I wrote this as a response to a class reading. I thought I did a pretty good job and I got to use some fancy words. It’s a little bit rough. It could use some proper sourcing and a bit more meat with some more accessible language but anyway…
VR, Media and Mediation
Virtual reality is meta. Saying something is meta usually means something to the effect of, “it is about the thing” sometimes ‘about’ means ‘factually/definitionally true’ and other times it means ‘encompassing’ or ‘around’ or even yet another definition, ‘aware of.’ Through my personal experience, the facets and assets of this meta form and their unique place among popular media will be shown.
Virtual reality is different from other media. I had the opportunity to try out an Oculus headset and it was a sensory experience at once unique and familiar. It was transportative. The two distinctives of holistic sensory cordoning off and motion tracking create the immersion experience.
In one way the Oculus VR headset is limiting. Its use as a matter of consequence shuts down or draws attention away from many of the senses. Smell, taste, touch, all are discarded. Touch though, with its natural hand eye component is put into a kind of invisible straight jacket. At the official Oculus demo I tried, my hands were always at my lap with a controller in my hand lest I lose my place on it and my ability to input into the virtual world. This problem, that of not being able to raise my arms was solved by a peripheral company who created a series of bands that you could put on the wrist, elbow, chest and even legs. This company used crowd funding platform kickstarter for their initial run (link; https://www.kickstarter.com/projects/yeitechnology/priovr-suit-up-game-on). Suddenly my shoulders were free. I could raise my arms and see them in the virtual world in front of me and even this little bit of constraint being gone felt like a burden lifted. But at the same time the boundaries of the medium became very apparent. There is no resistance, no feeling of interaction. I played a game where a faceless protagonist with two pistols dived around like some John Woo character shooting zombies. The application of the technology is bound to be adopted early by games with macho, unfeeling, effortlessly powerful fantasy men like Duke Nukem. In some ways the lack of resistance in movement in a feature for games like this that trade on giving the player a feeling of power and rest in equal measure. These kinds of games give them something achievable and seemingly grand without actually asking too much of them and that fits with the medium.

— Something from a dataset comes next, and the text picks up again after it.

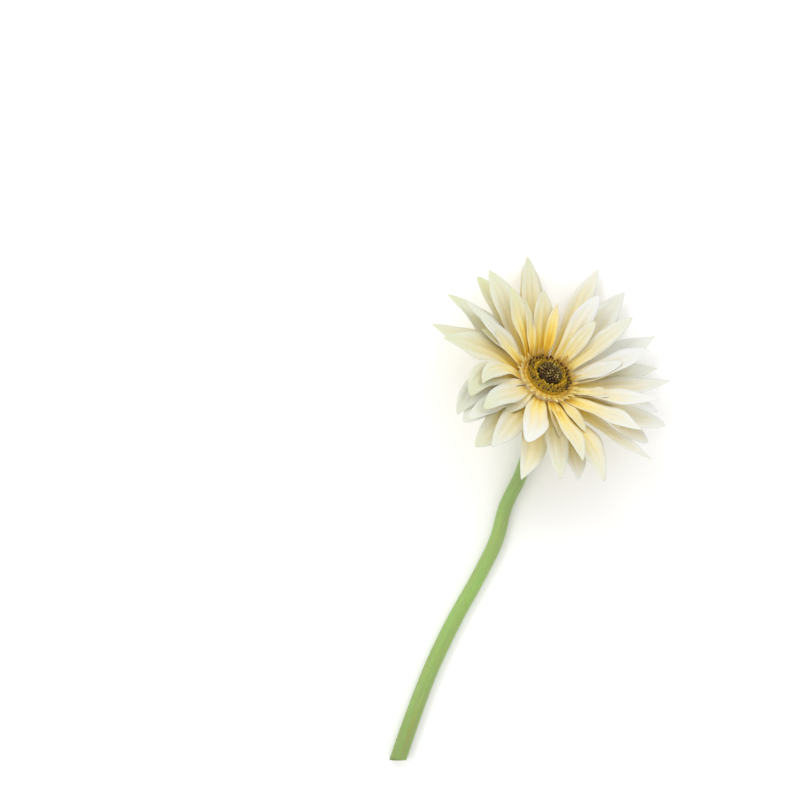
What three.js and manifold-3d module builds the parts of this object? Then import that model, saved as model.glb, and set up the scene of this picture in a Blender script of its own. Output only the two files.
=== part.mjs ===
// Gerbera daisy: one cut flower, laid on a surface with its face turned up and away from the stem.
// Lengths are millimetres and angles are degrees. The surface is z = 0, the cut end is at -Y and the
// bloom at +Y.
import * as THREE from "three";
import Module from "manifold-3d";

const wasm = await Module();
wasm.setup();

// Bloom: the middle of its face, and how far and which way the face leans from level
const BLOOM_CENTRE = new THREE.Vector3(6.7, 56.4, 28.6);
const FACE_LEAN = 46;
const LEAN_TOWARDS = 58;

// Clearance between neighbouring pieces, and the size under which a fused solid's slivers are merged
const GAP = 0.3;
const SLIVER = 0.01;

// Scape: points of its middle line from the cut end to where the neck leaves the surface, measured
// from the bloom's centre, and its radius at the cut, at the neck and at the head
const SCAPE_PATH = [
  [-63.2, -166.3],
  [-57.4, -149.5],
  [-48.6, -126.5],
  [-38.8, -106.0],
  [-28.0, -86.5],
  [-20.2, -70.5],
  [-16.0, -55.5],
];
const NECK_PATH = [
  [-9.8, -42.3, 4.2],
  [-5.6, -28.8, 7.6],
  [-6.6, -17.8, 12.4],
];
const NECK_START = 0.8;
const FLARE_START = 0.9;
const CUT_RADIUS = 3.6;
const NECK_RADIUS = 2.95;
const HEAD_RADIUS = 4.3;
const SCAPE_SIDES = 12;
const SCAPE_STEPS = 40;
const LYING_WITHIN = 0.1;

// Involucre: the green cup under the head, from its base up to its rim, and its rows of bracts. A
// bract's outline is the share of its width at equal steps from its foot to its tip.
const CUP_BASE = -15.5;
const CUP_RIM = -4.4;
const CUP_RADIUS = 12.6;
const BRACT_ROWS = [
  { count: 12, from: -14.8, to: -8.4, width: 3.8, spread: 1.0 },
  { count: 14, from: -12.6, to: -7.0, width: 3.8, spread: 1.4 },
  { count: 16, from: -10.0, to: -5.7, width: 3.6, spread: 1.8 },
];
const BRACT_OUTLINE = [1, 1, 0.7, 0.12];
const BRACT_THICKNESS = 0.8;
const CUP_STEPS = 5;

// Ray florets: four layers of petals, from the outermost and lowest to the innermost. The last three
// lists hold a layer's level and what the petals on the downhill side and on the left add to it.
const RAY_LAYERS = [
  {
    count: 15, seed: 3507, phase: 3.7, length: 42.9, width: 12.4, rootHeight: -2.2,
    longer: [0.1, 0], rise: [12.2, 5.4, -0.9], fall: [-21.7, 23.4, 8],
  },
  {
    count: 15, seed: 2995, phase: 11.3, length: 42.5, width: 11.4, rootHeight: -1.5,
    longer: [0.1, -0.07], rise: [17.9, 4.5, 5], fall: [8.6, 27.9, -3.3],
  },
  {
    count: 12, seed: 1299, phase: 6.9, length: 35.5, width: 9.6, rootHeight: -0.8,
    longer: [-0.05, -0.1], rise: [36, 12, 0.7], fall: [12, 25.5, -8],
  },
  {
    count: 10, seed: 54170, phase: 27, length: 23.2, width: 6.6, rootHeight: -0.2,
    longer: [0.08, 0.06], rise: [36, 20, 0], fall: [2, 36, 0],
  },
];
const RAY_ROOT_RADIUS = 11.5;
const RAY_THICKNESS = 0.7;
const RAY_STEPS = 9;
const RAY_ROOT_SHARE = 0.48;
const RAY_WIDEST_AT = 0.56;
const RAY_TIP_SHARE = 0.07;
const RAY_TIP_ROUNDING = 0.85;
const RAY_BEND = 1.3;
const RAY_CUP = { root: 0.16, tip: 0.04 };
const RAY_SPREAD = { turn: 0.28, length: 0.08, width: 0.2, rise: 4, fall: 8, roll: 16 };
const RAY_CLEARANCE = 0.05;
const RAY_DROOP = { azimuth: 125, swing: 74, narrowness: 16 };
const RAY_HUB = [[11.1, CUP_RIM + GAP], [12.1, -3.1], [12.1, 0.1], [11.2, 0.1], [11.2, -0.9]];

// Florets between the rays and the disc
const TRANS_COUNT = 30;
const TRANS_LENGTH = 5.5;
const TRANS_WIDTH = 2.0;
const TRANS_THICKNESS = 0.6;
const TRANS_STEPS = 3;
const TRANS_SEED = 17;
const TRANS_SPREAD = { turn: 0.2, length: 0.25, rise: 3 };
const TRANS_RISE = { level: 55, byDown: 15, bend: 30 };
const TRANS_ROOT = { radius: 10.2, height: 0.2 };
const TRANS_HUB = [[9.6, -0.6], [10.6, -0.1], [10.0, 0.8]];

// Disc: open florets in rings, and the dome of closed buds inside them
const DISC_CORE = [[9.6, 1.1], [9.6, 1.9], [8.4, 2.4], [5.8, 2.8]];
const DISC_RINGS = [
  { count: 18, radius: 6.6, foot: 2.0, lean: 4 },
  { count: 21, radius: 7.8, foot: 1.7, lean: 12 },
  { count: 24, radius: 8.9, foot: 1.5, lean: 20 },
];
const FLORET_HEIGHT = 2.6;
const FLORET_GIRTH = 0.8;
const FLORET_TAPER = 0.55;
const BORE_TOP = 9;
const HEART_RADIUS = 5.2;
const HEART_BASE = 1.1;
const HEART_EDGE = 4.6;
const HEART_RISE = 1.8;
const HEART_STEPS = 4;
const BUD_COUNT = 40;
const BUD_HEIGHTS = [1.2, 1.5];
const BUD_GIRTH = 0.5;
const BUD_LEAN = 5;
const SMALL_SIDES = 4;
const ROUND_SIDES = 20;
const WIDE_SIDES = 24;
const GOLDEN_ANGLE = 137.508;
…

As the author of the chapter nine Virtual Reality reading notes, “Virtual reality is also the medium that best expresses the contemporary definition of the self as a roving point of view.” This roving point of view experience is made possible by the advanced motion tracking involved in the headset. The transportative effect I talked about earlier is the coordination of my face in space and the virtual cameras in the digital world that render out to my eyeballs. Leaning forward, backwards, looking over my shoulder, all this was possible and seamless. This tracking extends to the ears. Hearing things from the direction appropriate in game world completes the package. As a result, anything, or any art that can be viewed or heard or a combination of the two, transfers very well into VR on the Oculus platform. On the Oculus Gear VR, a headset that uses a Galaxy S6 phone instead of a dedicated computer, the movie theater app is incredibly popular. This sort of museum effect, using VR to access other media in a way that is preferable to accessing it with the world around you watching or distracting, is in my opinion its greatest strength. While the second aspect of VR I highlighted, the motion tracking of the individual perspective, is necessary for the trick to work, for a new context to be present, I think the first part, the reduction and displacement of existing context is so much more valuable as a result.
Different media have different constraints and frames. The writer of chapter nine on Virtual Reality writes, “Just as the World Wide Web exemplifies the logic of hypermediacy, virtual reality is the clearest (most transparent!) example of the logic of transparent immediacy.” When we talk about the distinctives of the museum effect we are talking about an ability to bring these two things together. As anyone who has been in an introductory art or history class knows, more often than not the study of historical artifacts and art is just the study of JPEGs. A ‘.jpg’ file is a compressed image format popular on the internet. Doing a google search for images will net many many JPEGs. The hope though with the possibility of new contexts, new museum spaces to be formed around pieces of art virtually, that the exeperience of viewing them is more pure than seeing 1000 similar JPEGs stream past you in google’s search results.
Let’s dive a little deeper. If transparent immediacy means getting the clearest possible intent, the clearest possible transfer of truth from an artifact to its viewer and if hypermediacy means a keen awareness of the frame and method of transfer would not hypermediacy in the construction of spaces for transparent immediacy seem reasonable. The creator of whatever museum space is used for viewing, let’s say some ancient hieroglyphic JPEGs, should take into account what truths are to be transferred and create the context in such a way as to reinforce this transfer. Something as simple as a museum placard with the author/creator’s name and the title of the piece, or the mimicking of the architecture of modern museums creates a viewing experience of the artifacts that imposes dignity, focus, and an academic bent.
This is at the heart of what I meant when I said VR was meta. VR creations are an artifact to showcase art but also art themselves. VR is the first art form to eat its own frame. It has exactly everything to experience in one package.